Life at the moment is fairly hectic for me. In counselling we are doing Trauma Therapy – for those that don’t know what that is, it is dealing with a trauma that happened in your past, and you keep going through it, dissecting the emotions until you are able to recount the event without too much strain. I am at the starting end of this spectrum, and it’s hard. Very bloody hard.
I told my psychologist after my first week that I really needed respite care, and some time to myself. It’s all well and good having time out, but when you need to ugly cry, I can’t do it in front of my husband or son without it affecting them, and I don’t want to go into the logistics of the problem with my son, he is too young to really understand. I just wanted somewhere I could disappear to for a few days, somewhere peaceful, quiet, and where I could ugly cry without it being an issue.
“I know just the place,” she said, much to my surprise, and she did. Nestled in the Moutere Hills is a little haven for those who are suffering from mental illness. It is a place where those who don’t need to be hospitalised can go and have some time out from life. So for once, “Stop the bus of life, I want to get off,” actually happened.

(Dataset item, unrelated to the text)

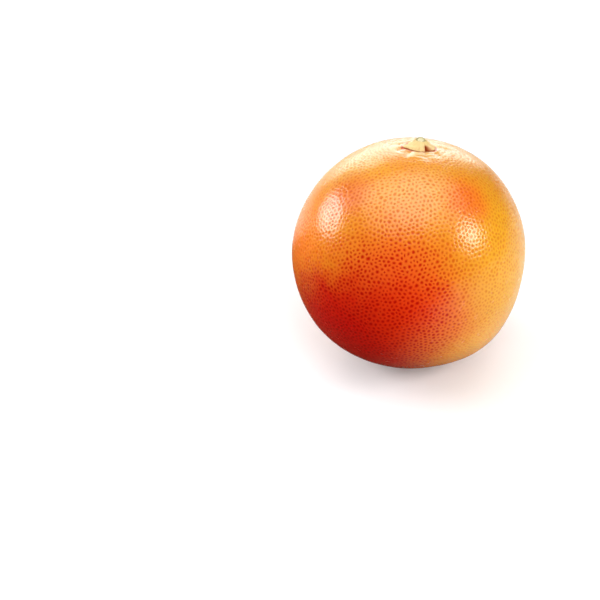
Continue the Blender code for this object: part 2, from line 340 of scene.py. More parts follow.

I went on Thursday and ended up in tears. I chose a lovely small cabin bedroom outside of the main property. Because I wasn’t a concern, I could deal with my own medication and come and go as I pleased from my cabin.
Imagine my surprise and absolute joy when I came out four days later, how much calmer and more in control I was. I might not be “happy” at the moment, and let’s face it, when you are facing past trauma, one can’t be considered “happy”, but I am feeling relaxed and more in charge. I feel capable of dealing with this now, of facing the hurts and the emotions that all come to the surface and allow them to breathe, because this lessens the impact of the past. It takes away the pain of the circumstance. It doesn’t take away the hurt, that may never happen, but I can face that part of my life with a clearer focus on what happened.
I feel quieter within myself, and I have a calmness that I haven’t felt before. This is allowing me to keep my head together when my family are around me, but allow myself to have ugly cries when I need to. This is all healing.
So, people, if you have the opportunity, go out and give yourself some alone time, away from your family and out of your comfort zone. Allow yourself to feel the inner peace and calmness that comes. It is rewarding in so many ways.